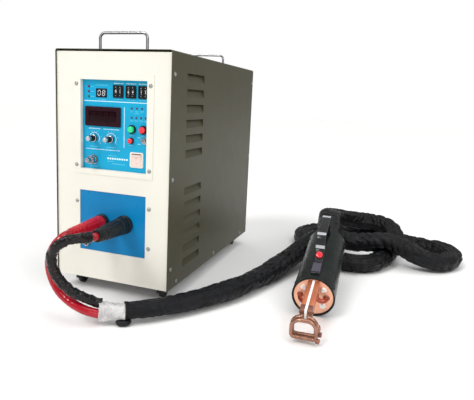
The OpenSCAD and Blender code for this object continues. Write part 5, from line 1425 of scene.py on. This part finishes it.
# ------------------------------------------------------------------ inside the cabinet
cans = []
for x in (58, 116, 174, 232):
    c_ = turnz(rounded([(26, 40.6), (26, 148), (26.2, 150), (26.2, 152.6), (25.2, 155.6), (23.8, 156), (23.4, 154.6), (0, 154.6)], 0.6), 72)
    cans.append(at(c_, x, 110, 0))
o = new_obj("capacitor_cans", *join_mesh(cans), "capacitor_can", "cabinet")
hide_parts("capacitor_bank")
cb = [bev_box((30, 60, Z0 + 1.5), (260, 160, Z0 + 4.5), 0.4, 2)]
for x in (58, 116, 174, 232):
    cb.append(at(turnz(rounded([(6, 154), (6, 163.4), (5.4, 164), (3, 164), (3, 161), (0, 161)], 0.3), 40), x, 110, 0))
    cb.append(at(turnz([(0, 158.6), (9.5, 158.6), (10, 158.2), (10, 155.2), (9.5, 154.8), (0, 154.8)], 6), x, 110, 0))
cb.append(bev_box((52, 104, 164.05), (238, 116, 165.9), 0.3, 2))
o = new_obj("capacitor_bus", *join_mesh(cb), "copper", "cabinet")
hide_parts("capacitor_bank")
bd = [bev_box((50, 182, Z0 + 102), (240, 418, Z0 + 103.6), 0.25, 1)]
o = new_obj("board_sheet", *join_mesh(bd), "circuit_board", "cabinet")
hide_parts("control_board")
st = [at(turnz([(3.5, Z0 + 54), (3.5, Z0 + 102)], 6), x, y_, 0) for x in (62, 228) for y_ in (190, 410)]
for (a, b, h_, m__) in (((70, 210), (120, 262), 140, 0), ((140, 210), (166, 236), 122, 0), ((178, 210), (204, 236), 122, 0), ((150, 300), (190, 340), 108, 0)):
    st.append(bev_box((a[0], a[1], Z0 + 103.6), (b[0], b[1], Z0 + h_), 1.0, 2))
for k in range(11):
    for s_ in (0, 1):
        st.append(bev_box((152 + k * 3.4, 297 if s_ == 0 else 340, Z0 + 103.7), (153.4 + k * 3.4, 300 if s_ == 0 else 343, Z0 + 106), 0.15, 1))
for k in range(8):
    st.append(bev_box((60 + k * 7, 190, Z0 + 103.6), (65 + k * 7, 202, Z0 + 113), 0.4, 1))
o = new_obj("board_parts", *join_mesh(st), "black_plastic", "cabinet")
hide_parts("control_board")
ec = [at(turnz(rounded([(9, Z0 + 103.6), (9, Z0 + 128), (8.6, Z0 + 130), (7.6, Z0 + 130), (7.4, Z0 + 129.4), (0, Z0 + 129.4)], 0.3), 48), x, 380, 0) for x in (80, 104, 128)]
o = new_obj("board_capacitors", *join_mesh(ec), "capacitor_can", "cabinet")
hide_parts("control_board")
# the finned cold plate keeps its CAD shape; the cover, panels, cold plate, base, fan and castor forks get a small bevel
# on their edges
for nn, wdt in (("wrap_cover", 0.0004), ("front_panel", 0.0003), ("rear_panel", 0.0003), ("control_bezel", 0.0005), ("control_panel", 0.0003), ("output_panel", 0.0004), ("cold_plate", 0.0006), ("base_pan", 0.0004), ("cooling_fan", 0.0005),
                ("castor_fork_fl", 0.0004), ("castor_fork_fr", 0.0004), ("castor_fork_rl", 0.0004), ("castor_fork_rr", 0.0004)):
    ob_ = frame["nodes"][nn]
    bv = ob_.modifiers.new("edges", "BEVEL")
    bv.width, bv.segments, bv.limit_method, bv.angle_limit = wdt, 2, "ANGLE", math.radians(40)

# ------------------------------------------------------------------ stage and light
def floor_mat():
    m = bpy.data.materials.new("floor")
    m.use_nodes = True
    b = m.node_tree.nodes["Principled BSDF"]
    b.inputs["Base Color"].default_value = (0.90, 0.90, 0.895, 1)
    b.inputs["Roughness"].default_value = 0.85
    b.inputs["Specular IOR Level"].default_value = 0.2
    return m


me = bpy.data.meshes.new("floor")
me.from_pydata([(-14, -14, -0.0006), (14, -14, -0.0006), (14, 14, -0.0006), (-14, 14, -0.0006)], [], [(0, 1, 2, 3)])
floor = bpy.data.objects.new("floor", me)
me.materials.append(floor_mat())
bpy.context.scene.collection.objects.link(floor)

world = bpy.data.worlds.new("studio")
bpy.context.scene.world = world
world.use_nodes = True
wt = world.node_tree
bg = wt.nodes["Background"]
bg.inputs[0].default_value = (1.0, 1.0, 1.0, 1)
bg.inputs[1].default_value = 0.40
# the backdrop itself is plain white, the light that comes from it softer
bg2 = wt.nodes.new("ShaderNodeBackground")
bg2.inputs[0].default_value = (1.0, 1.0, 1.0, 1)
bg2.inputs[1].default_value = 1.0
lp = wt.nodes.new("ShaderNodeLightPath")
mxs = wt.nodes.new("ShaderNodeMixShader")
wt.links.new(lp.outputs["Is Camera Ray"], mxs.inputs[0])
wt.links.new(bg.outputs[0], mxs.inputs[1])
wt.links.new(bg2.outputs[0], mxs.inputs[2])
wt.links.new(mxs.outputs[0], wt.nodes["World Output"].inputs["Surface"])


def sun(name, loc, strength, angle, color=(1, 1, 1)):
    ld = bpy.data.lights.new(name, "SUN")
    ld.energy = strength
    ld.angle = math.radians(angle)
    ld.color = color
    ob = bpy.data.objects.new(name, ld)
    bpy.context.scene.collection.objects.link(ob)
    ob.location = loc
    ob.rotation_euler = (-Vector(loc)).to_track_quat("-Z", "Y").to_euler()
    return ob


def area(name, loc, target, size, power, color=(1, 1, 1)):
    ld = bpy.data.lights.new(name, "AREA")
    ld.shape = "RECTANGLE"
    ld.size, ld.size_y = size
    ld.energy = power
    ld.color = color
    ob = bpy.data.objects.new(name, ld)
    bpy.context.scene.collection.objects.link(ob)
    ob.location = loc
    ob.rotation_euler = (Vector(target) - Vector(loc)).to_track_quat("-Z", "Y").to_euler()
    return ob


sun("sun_key", (-0.9, -1.7, 2.0), 1.45, 22, (1.0, 0.99, 0.97))
sun("sun_front", (1.5, -2.2, 1.0), 0.55, 35)
sun("sun_top", (0.5, 0.3, 3.0), 1.15, 55)
area("soft_left", (-1.5, -1.6, 1.6), (0, 0, 0.25), (0.9, 1.4), 9)
area("soft_right", (1.7, -0.9, 1.7), (0.2, 0, 0.2), (0.8, 1.2), 12)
━━━━━━━━━━
**The request**
Copy all of the data. Keep every word exactly as it is.

**Worked solution**
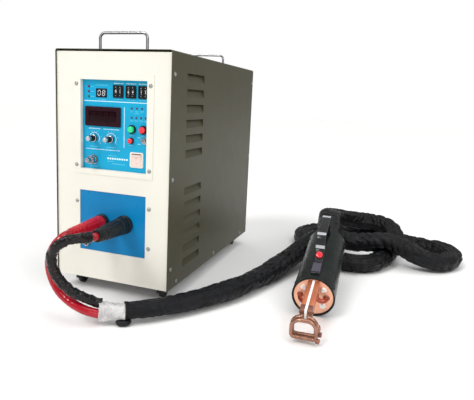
The OpenSCAD and Blender code for this object continues. Write part 5, from line 1425 of scene.py on. This part finishes it.
# ------------------------------------------------------------------ inside the cabinet
cans = []
for x in (58, 116, 174, 232):
    c_ = turnz(rounded([(26, 40.6), (26, 148), (26.2, 150), (26.2, 152.6), (25.2, 155.6), (23.8, 156), (23.4, 154.6), (0, 154.6)], 0.6), 72)
    cans.append(at(c_, x, 110, 0))
o = new_obj("capacitor_cans", *join_mesh(cans), "capacitor_can", "cabinet")
hide_parts("capacitor_bank")
cb = [bev_box((30, 60, Z0 + 1.5), (260, 160, Z0 + 4.5), 0.4, 2)]
for x in (58, 116, 174, 232):
    cb.append(at(turnz(rounded([(6, 154), (6, 163.4), (5.4, 164), (3, 164), (3, 161), (0, 161)], 0.3), 40), x, 110, 0))
    cb.append(at(turnz([(0, 158.6), (9.5, 158.6), (10, 158.2), (10, 155.2), (9.5, 154.8), (0, 154.8)], 6), x, 110, 0))
cb.append(bev_box((52, 104, 164.05), (238, 116, 165.9), 0.3, 2))
o = new_obj("capacitor_bus", *join_mesh(cb), "copper", "cabinet")
hide_parts("capacitor_bank")
bd = [bev_box((50, 182, Z0 + 102), (240, 418, Z0 + 103.6), 0.25, 1)]
o = new_obj("board_sheet", *join_mesh(bd), "circuit_board", "cabinet")
hide_parts("control_board")
st = [at(turnz([(3.5, Z0 + 54), (3.5, Z0 + 102)], 6), x, y_, 0) for x in (62, 228) for y_ in (190, 410)]
for (a, b, h_, m__) in (((70, 210), (120, 262), 140, 0), ((140, 210), (166, 236), 122, 0), ((178, 210), (204, 236), 122, 0), ((150, 300), (190, 340), 108, 0)):
    st.append(bev_box((a[0], a[1], Z0 + 103.6), (b[0], b[1], Z0 + h_), 1.0, 2))
for k in range(11):
    for s_ in (0, 1):
        st.append(bev_box((152 + k * 3.4, 297 if s_ == 0 else 340, Z0 + 103.7), (153.4 + k * 3.4, 300 if s_ == 0 else 343, Z0 + 106), 0.15, 1))
for k in range(8):
    st.append(bev_box((60 + k * 7, 190, Z0 + 103.6), (65 + k * 7, 202, Z0 + 113), 0.4, 1))
o = new_obj("board_parts", *join_mesh(st), "black_plastic", "cabinet")
hide_parts("control_board")
ec = [at(turnz(rounded([(9, Z0 + 103.6), (9, Z0 + 128), (8.6, Z0 + 130), (7.6, Z0 + 130), (7.4, Z0 + 129.4), (0, Z0 + 129.4)], 0.3), 48), x, 380, 0) for x in (80, 104, 128)]
o = new_obj("board_capacitors", *join_mesh(ec), "capacitor_can", "cabinet")
hide_parts("control_board")
# the finned cold plate keeps its CAD shape; the cover, panels, cold plate, base, fan and castor forks get a small bevel
# on their edges
for nn, wdt in (("wrap_cover", 0.0004), ("front_panel", 0.0003), ("rear_panel", 0.0003), ("control_bezel", 0.0005), ("control_panel", 0.0003), ("output_panel", 0.0004), ("cold_plate", 0.0006), ("base_pan", 0.0004), ("cooling_fan", 0.0005),
                ("castor_fork_fl", 0.0004), ("castor_fork_fr", 0.0004), ("castor_fork_rl", 0.0004), ("castor_fork_rr", 0.0004)):
    ob_ = frame["nodes"][nn]
    bv = ob_.modifiers.new("edges", "BEVEL")
    bv.width, bv.segments, bv.limit_method, bv.angle_limit = wdt, 2, "ANGLE", math.radians(40)

# ------------------------------------------------------------------ stage and light
def floor_mat():
    m = bpy.data.materials.new("floor")
    m.use_nodes = True
    b = m.node_tree.nodes["Principled BSDF"]
    b.inputs["Base Color"].default_value = (0.90, 0.90, 0.895, 1)
    b.inputs["Roughness"].default_value = 0.85
    b.inputs["Specular IOR Level"].default_value = 0.2
    return m


me = bpy.data.meshes.new("floor")
me.from_pydata([(-14, -14, -0.0006), (14, -14, -0.0006), (14, 14, -0.0006), (-14, 14, -0.0006)], [], [(0, 1, 2, 3)])
floor = bpy.data.objects.new("floor", me)
me.materials.append(floor_mat())
bpy.context.scene.collection.objects.link(floor)

world = bpy.data.worlds.new("studio")
bpy.context.scene.world = world
world.use_nodes = True
wt = world.node_tree
bg = wt.nodes["Background"]
bg.inputs[0].default_value = (1.0, 1.0, 1.0, 1)
bg.inputs[1].default_value = 0.40
# the backdrop itself is plain white, the light that comes from it softer
bg2 = wt.nodes.new("ShaderNodeBackground")
bg2.inputs[0].default_value = (1.0, 1.0, 1.0, 1)
bg2.inputs[1].default_value = 1.0
lp = wt.nodes.new("ShaderNodeLightPath")
mxs = wt.nodes.new("ShaderNodeMixShader")
wt.links.new(lp.outputs["Is Camera Ray"], mxs.inputs[0])
wt.links.new(bg.outputs[0], mxs.inputs[1])
wt.links.new(bg2.outputs[0], mxs.inputs[2])
wt.links.new(mxs.outputs[0], wt.nodes["World Output"].inputs["Surface"])


def sun(name, loc, strength, angle, color=(1, 1, 1)):
    ld = bpy.data.lights.new(name, "SUN")
    ld.energy = strength
    ld.angle = math.radians(angle)
    ld.color = color
    ob = bpy.data.objects.new(name, ld)
    bpy.context.scene.collection.objects.link(ob)
    ob.location = loc
    ob.rotation_euler = (-Vector(loc)).to_track_quat("-Z", "Y").to_euler()
    return ob


def area(name, loc, target, size, power, color=(1, 1, 1)):
    ld = bpy.data.lights.new(name, "AREA")
    ld.shape = "RECTANGLE"
    ld.size, ld.size_y = size
    ld.energy = power
    ld.color = color
    ob = bpy.data.objects.new(name, ld)
    bpy.context.scene.collection.objects.link(ob)
    ob.location = loc
    ob.rotation_euler = (Vector(target) - Vector(loc)).to_track_quat("-Z", "Y").to_euler()
    return ob


sun("sun_key", (-0.9, -1.7, 2.0), 1.45, 22, (1.0, 0.99, 0.97))
sun("sun_front", (1.5, -2.2, 1.0), 0.55, 35)
sun("sun_top", (0.5, 0.3, 3.0), 1.15, 55)
area("soft_left", (-1.5, -1.6, 1.6), (0, 0, 0.25), (0.9, 1.4), 9)
area("soft_right", (1.7, -0.9, 1.7), (0.2, 0, 0.2), (0.8, 1.2), 12)